The task:
Please quote the material exactly, every line of it.

═════ Raw data

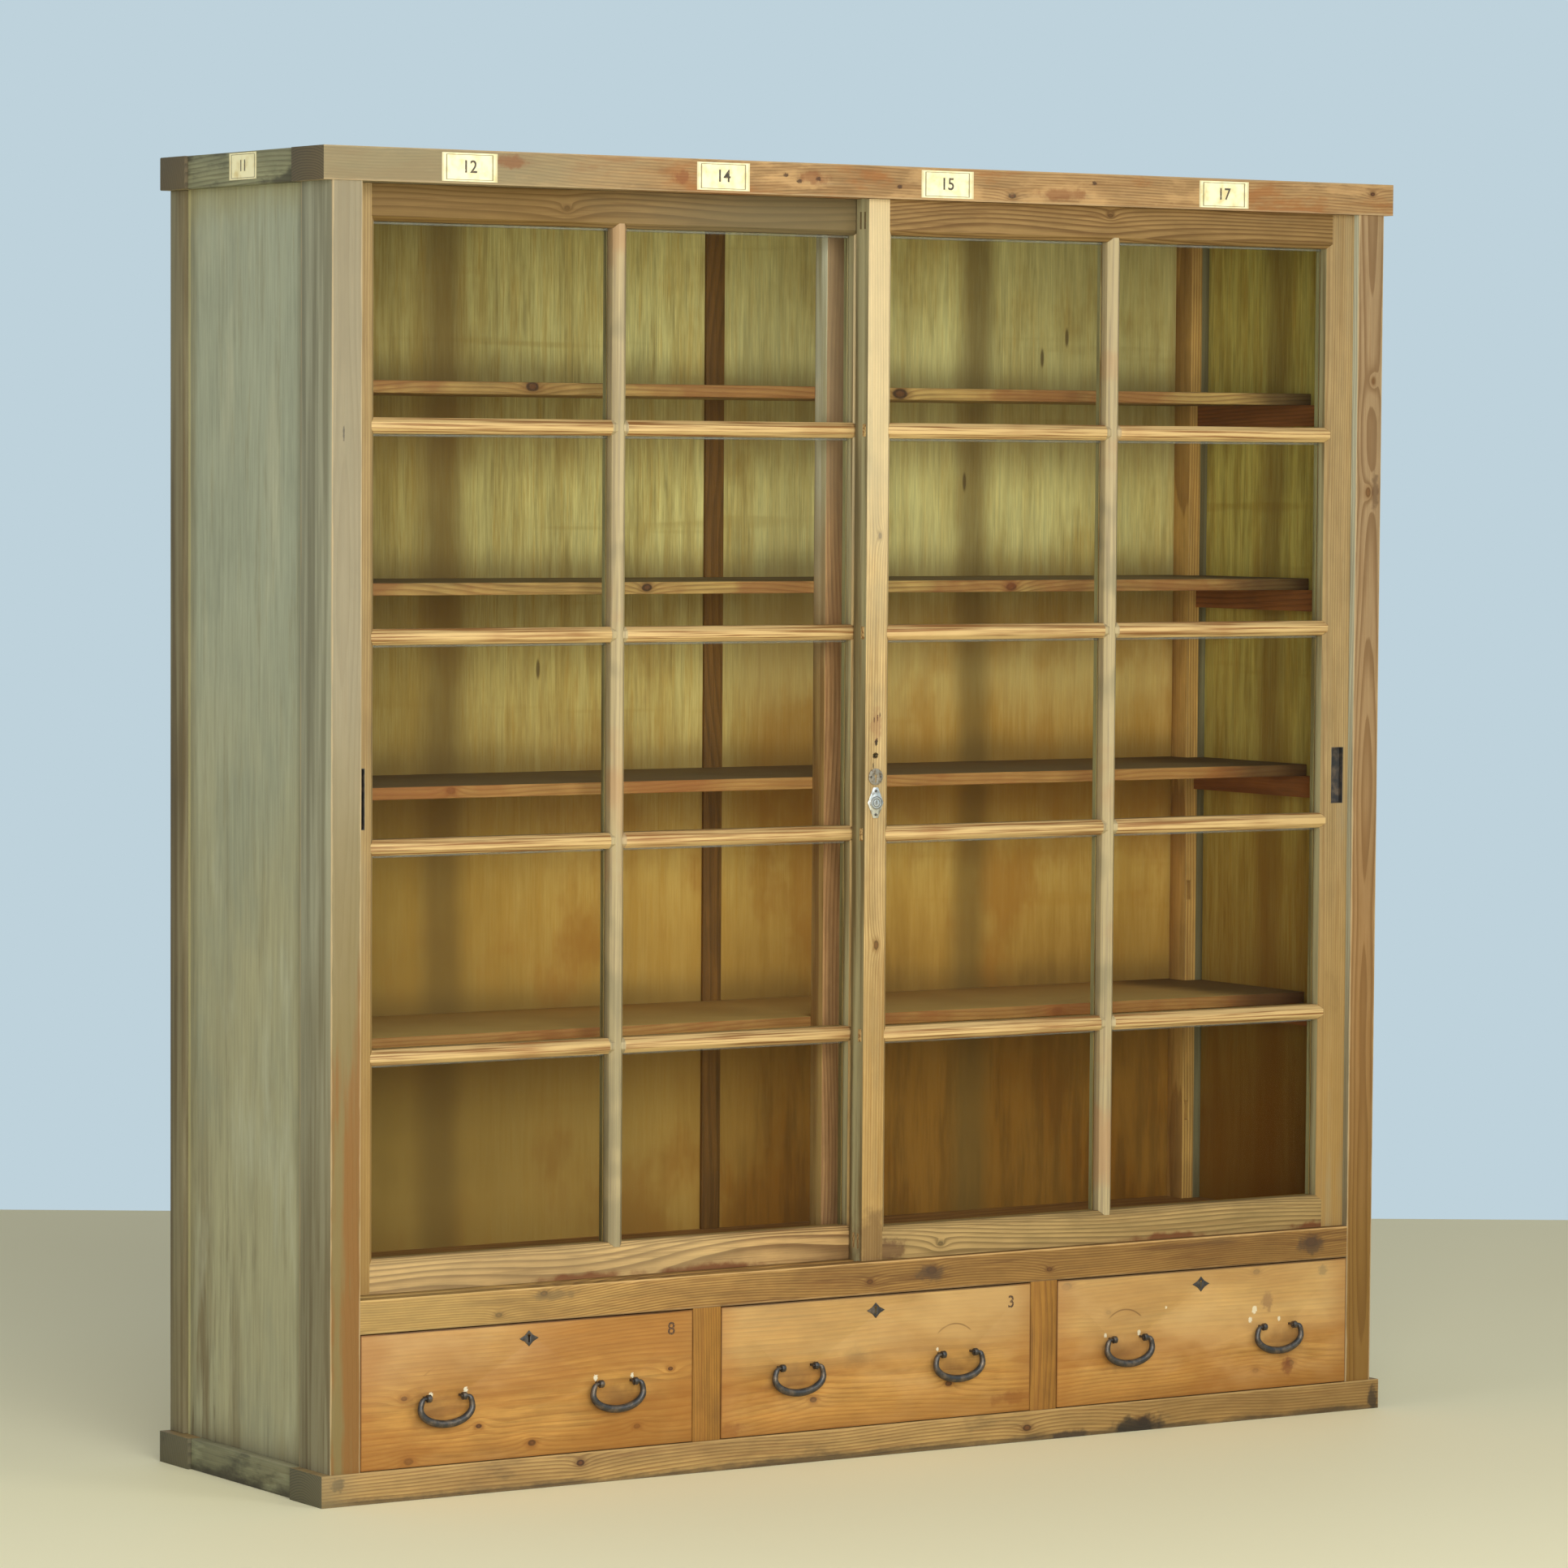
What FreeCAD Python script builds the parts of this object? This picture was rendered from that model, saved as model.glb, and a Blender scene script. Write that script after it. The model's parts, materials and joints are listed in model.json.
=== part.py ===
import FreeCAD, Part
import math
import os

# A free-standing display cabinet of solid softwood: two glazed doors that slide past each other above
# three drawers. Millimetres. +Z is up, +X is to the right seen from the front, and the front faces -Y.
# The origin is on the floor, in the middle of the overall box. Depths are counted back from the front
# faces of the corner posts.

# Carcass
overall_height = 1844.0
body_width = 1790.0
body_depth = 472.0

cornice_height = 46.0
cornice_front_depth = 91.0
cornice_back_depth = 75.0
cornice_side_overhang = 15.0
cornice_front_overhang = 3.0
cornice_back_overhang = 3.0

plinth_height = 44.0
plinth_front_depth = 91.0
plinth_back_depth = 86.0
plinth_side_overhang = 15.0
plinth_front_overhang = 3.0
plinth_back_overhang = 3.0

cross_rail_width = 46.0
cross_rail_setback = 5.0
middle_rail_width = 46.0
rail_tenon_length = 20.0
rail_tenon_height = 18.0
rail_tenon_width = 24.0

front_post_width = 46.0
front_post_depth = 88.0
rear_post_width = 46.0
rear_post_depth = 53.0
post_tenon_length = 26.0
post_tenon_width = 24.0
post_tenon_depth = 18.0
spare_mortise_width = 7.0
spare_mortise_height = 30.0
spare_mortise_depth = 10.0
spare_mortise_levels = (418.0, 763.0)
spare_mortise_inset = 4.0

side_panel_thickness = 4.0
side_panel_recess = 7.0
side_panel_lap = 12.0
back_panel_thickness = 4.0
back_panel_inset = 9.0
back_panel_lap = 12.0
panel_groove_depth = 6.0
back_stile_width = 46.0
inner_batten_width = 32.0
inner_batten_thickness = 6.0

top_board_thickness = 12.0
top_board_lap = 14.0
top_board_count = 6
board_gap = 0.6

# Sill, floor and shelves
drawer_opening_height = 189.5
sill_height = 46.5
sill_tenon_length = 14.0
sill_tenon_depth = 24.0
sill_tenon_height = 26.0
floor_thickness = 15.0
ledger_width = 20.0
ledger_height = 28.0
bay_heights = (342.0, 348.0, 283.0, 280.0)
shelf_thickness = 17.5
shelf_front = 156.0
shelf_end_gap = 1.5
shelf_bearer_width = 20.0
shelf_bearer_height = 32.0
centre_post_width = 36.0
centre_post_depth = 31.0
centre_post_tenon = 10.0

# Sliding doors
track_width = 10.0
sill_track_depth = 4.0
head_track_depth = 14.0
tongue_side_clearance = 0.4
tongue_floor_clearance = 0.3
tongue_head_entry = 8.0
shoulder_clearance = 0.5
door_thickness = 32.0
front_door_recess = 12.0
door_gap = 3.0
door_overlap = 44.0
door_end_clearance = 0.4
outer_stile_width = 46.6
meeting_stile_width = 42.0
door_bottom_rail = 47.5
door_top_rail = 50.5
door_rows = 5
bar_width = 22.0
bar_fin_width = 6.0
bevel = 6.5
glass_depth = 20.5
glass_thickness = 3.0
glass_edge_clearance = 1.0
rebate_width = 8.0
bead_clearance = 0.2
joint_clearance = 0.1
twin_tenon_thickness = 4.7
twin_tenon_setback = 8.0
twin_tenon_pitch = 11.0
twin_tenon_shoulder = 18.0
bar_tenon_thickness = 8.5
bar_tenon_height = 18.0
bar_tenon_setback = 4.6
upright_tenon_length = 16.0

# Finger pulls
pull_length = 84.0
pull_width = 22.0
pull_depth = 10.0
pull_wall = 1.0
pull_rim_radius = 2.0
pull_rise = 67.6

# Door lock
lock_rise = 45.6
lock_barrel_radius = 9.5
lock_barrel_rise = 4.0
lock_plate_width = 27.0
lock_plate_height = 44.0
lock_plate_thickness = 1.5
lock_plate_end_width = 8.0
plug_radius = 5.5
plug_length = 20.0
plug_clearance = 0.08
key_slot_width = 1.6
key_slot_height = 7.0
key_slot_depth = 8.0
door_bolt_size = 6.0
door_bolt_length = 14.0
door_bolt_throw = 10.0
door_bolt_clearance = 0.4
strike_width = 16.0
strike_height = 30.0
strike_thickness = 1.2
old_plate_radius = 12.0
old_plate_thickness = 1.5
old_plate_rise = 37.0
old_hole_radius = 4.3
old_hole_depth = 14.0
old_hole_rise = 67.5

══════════

Answer to the task:
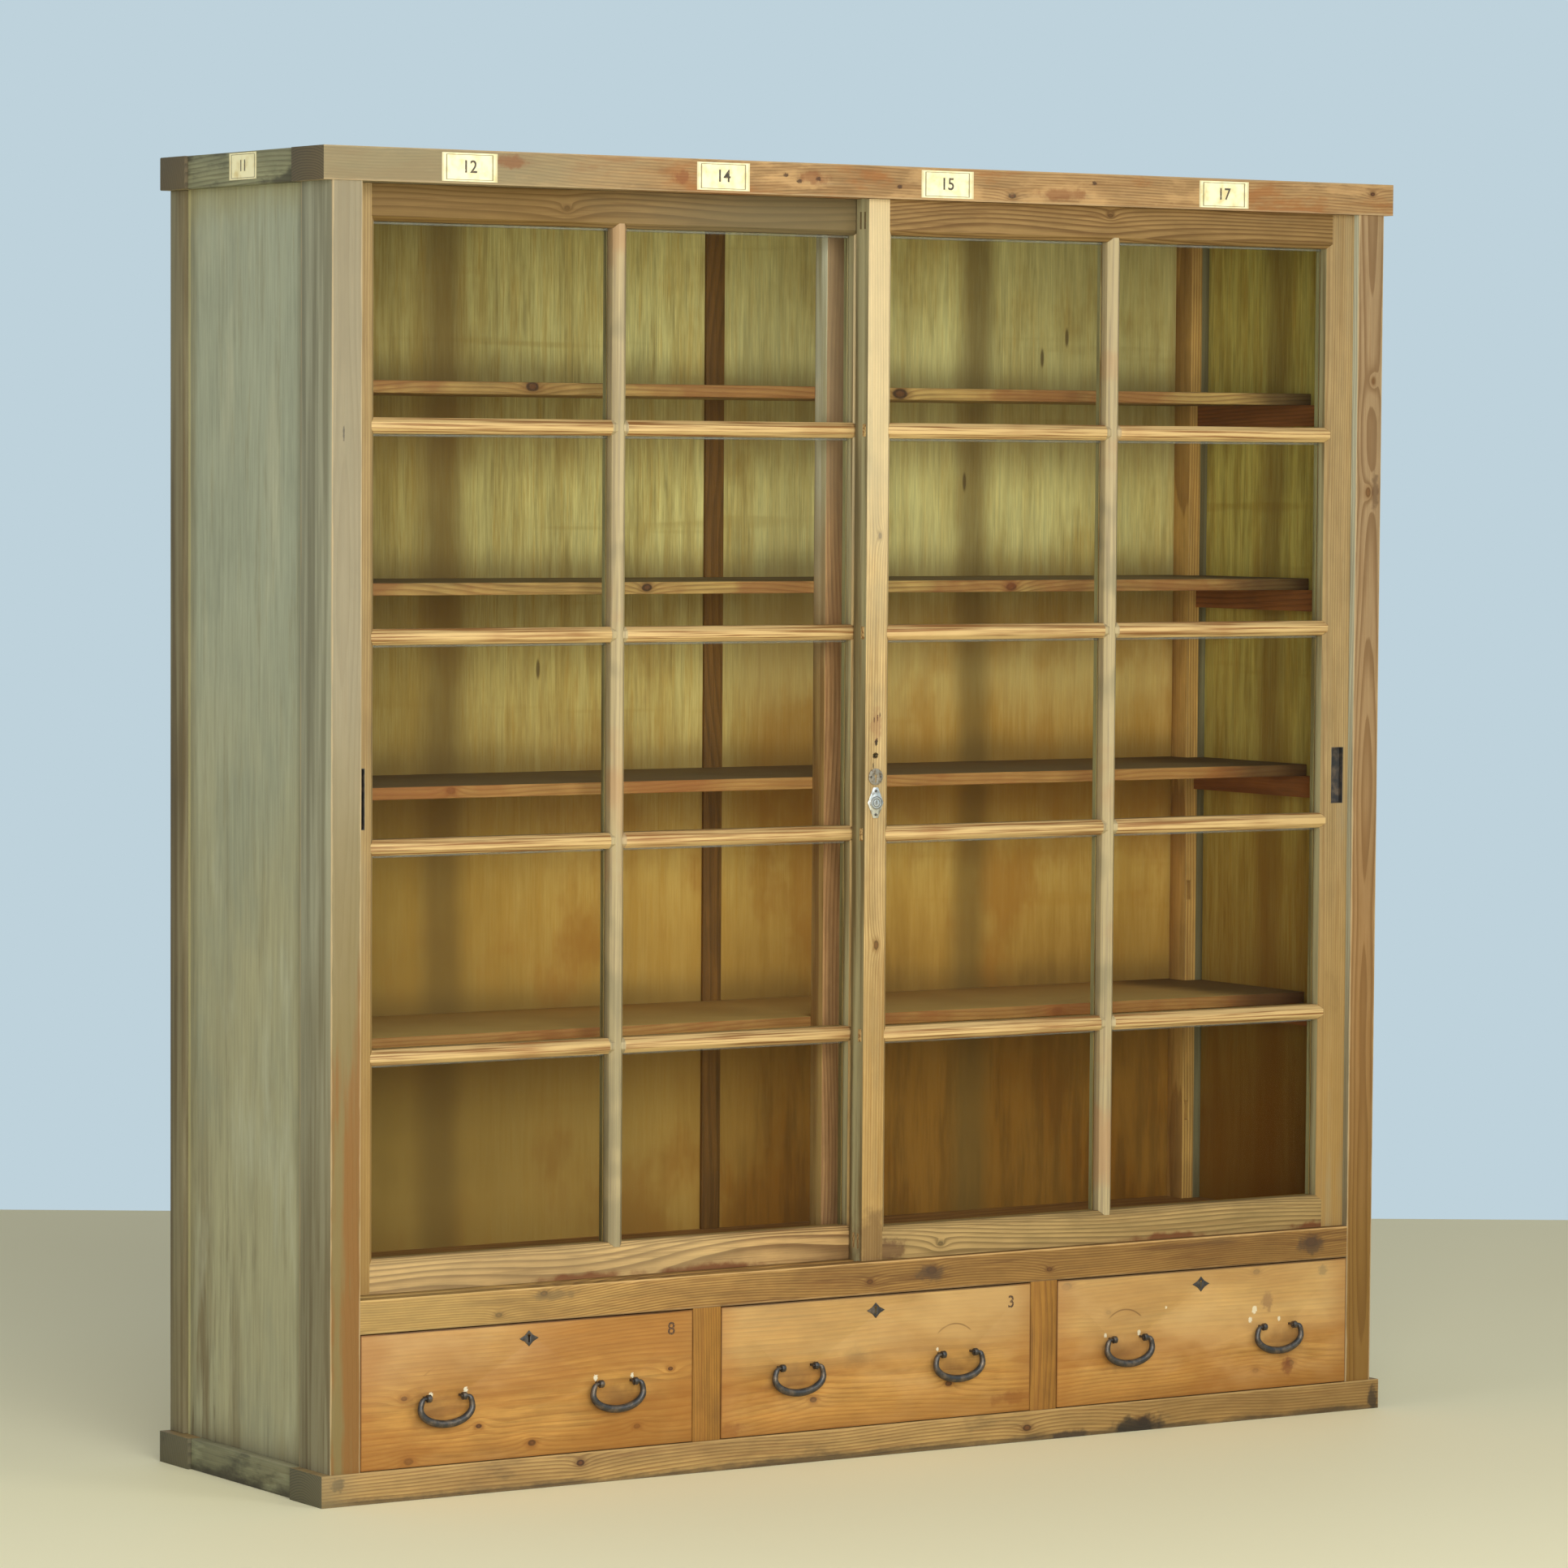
What FreeCAD Python script builds the parts of this object? This picture was rendered from that model, saved as model.glb, and a Blender scene script. Write that script after it. The model's parts, materials and joints are listed in model.json.
=== part.py ===
import FreeCAD, Part
import math
import os

# A free-standing display cabinet of solid softwood: two glazed doors that slide past each other above
# three drawers. Millimetres. +Z is up, +X is to the right seen from the front, and the front faces -Y.
# The origin is on the floor, in the middle of the overall box. Depths are counted back from the front
# faces of the corner posts.

# Carcass
overall_height = 1844.0
body_width = 1790.0
body_depth = 472.0

cornice_height = 46.0
cornice_front_depth = 91.0
cornice_back_depth = 75.0
cornice_side_overhang = 15.0
cornice_front_overhang = 3.0
cornice_back_overhang = 3.0

plinth_height = 44.0
plinth_front_depth = 91.0
plinth_back_depth = 86.0
plinth_side_overhang = 15.0
plinth_front_overhang = 3.0
plinth_back_overhang = 3.0

cross_rail_width = 46.0
cross_rail_setback = 5.0
middle_rail_width = 46.0
rail_tenon_length = 20.0
rail_tenon_height = 18.0
rail_tenon_width = 24.0

front_post_width = 46.0
front_post_depth = 88.0
rear_post_width = 46.0
rear_post_depth = 53.0
post_tenon_length = 26.0
post_tenon_width = 24.0
post_tenon_depth = 18.0
spare_mortise_width = 7.0
spare_mortise_height = 30.0
spare_mortise_depth = 10.0
spare_mortise_levels = (418.0, 763.0)
spare_mortise_inset = 4.0

side_panel_thickness = 4.0
side_panel_recess = 7.0
side_panel_lap = 12.0
back_panel_thickness = 4.0
back_panel_inset = 9.0
back_panel_lap = 12.0
panel_groove_depth = 6.0
back_stile_width = 46.0
inner_batten_width = 32.0
inner_batten_thickness = 6.0

top_board_thickness = 12.0
top_board_lap = 14.0
top_board_count = 6
board_gap = 0.6

# Sill, floor and shelves
drawer_opening_height = 189.5
sill_height = 46.5
sill_tenon_length = 14.0
sill_tenon_depth = 24.0
sill_tenon_height = 26.0
floor_thickness = 15.0
ledger_width = 20.0
ledger_height = 28.0
bay_heights = (342.0, 348.0, 283.0, 280.0)
shelf_thickness = 17.5
shelf_front = 156.0
shelf_end_gap = 1.5
shelf_bearer_width = 20.0
shelf_bearer_height = 32.0
centre_post_width = 36.0
centre_post_depth = 31.0
centre_post_tenon = 10.0

# Sliding doors
track_width = 10.0
sill_track_depth = 4.0
head_track_depth = 14.0
tongue_side_clearance = 0.4
tongue_floor_clearance = 0.3
tongue_head_entry = 8.0
shoulder_clearance = 0.5
door_thickness = 32.0
front_door_recess = 12.0
door_gap = 3.0
door_overlap = 44.0
door_end_clearance = 0.4
outer_stile_width = 46.6
meeting_stile_width = 42.0
door_bottom_rail = 47.5
door_top_rail = 50.5
door_rows = 5
bar_width = 22.0
bar_fin_width = 6.0
bevel = 6.5
glass_depth = 20.5
glass_thickness = 3.0
glass_edge_clearance = 1.0
rebate_width = 8.0
bead_clearance = 0.2
joint_clearance = 0.1
twin_tenon_thickness = 4.7
twin_tenon_setback = 8.0
twin_tenon_pitch = 11.0
twin_tenon_shoulder = 18.0
bar_tenon_thickness = 8.5
bar_tenon_height = 18.0
bar_tenon_setback = 4.6
upright_tenon_length = 16.0

# Finger pulls
pull_length = 84.0
pull_width = 22.0
pull_depth = 10.0
pull_wall = 1.0
pull_rim_radius = 2.0
pull_rise = 67.6

# Door lock
lock_rise = 45.6
lock_barrel_radius = 9.5
lock_barrel_rise = 4.0
lock_plate_width = 27.0
lock_plate_height = 44.0
lock_plate_thickness = 1.5
lock_plate_end_width = 8.0
plug_radius = 5.5
plug_length = 20.0
plug_clearance = 0.08
key_slot_width = 1.6
key_slot_height = 7.0
key_slot_depth = 8.0
door_bolt_size = 6.0
door_bolt_length = 14.0
door_bolt_throw = 10.0
door_bolt_clearance = 0.4
strike_width = 16.0
strike_height = 30.0
strike_thickness = 1.2
old_plate_radius = 12.0
old_plate_thickness = 1.5
old_plate_rise = 37.0
old_hole_radius = 4.3
old_hole_depth = 14.0
old_hole_rise = 67.5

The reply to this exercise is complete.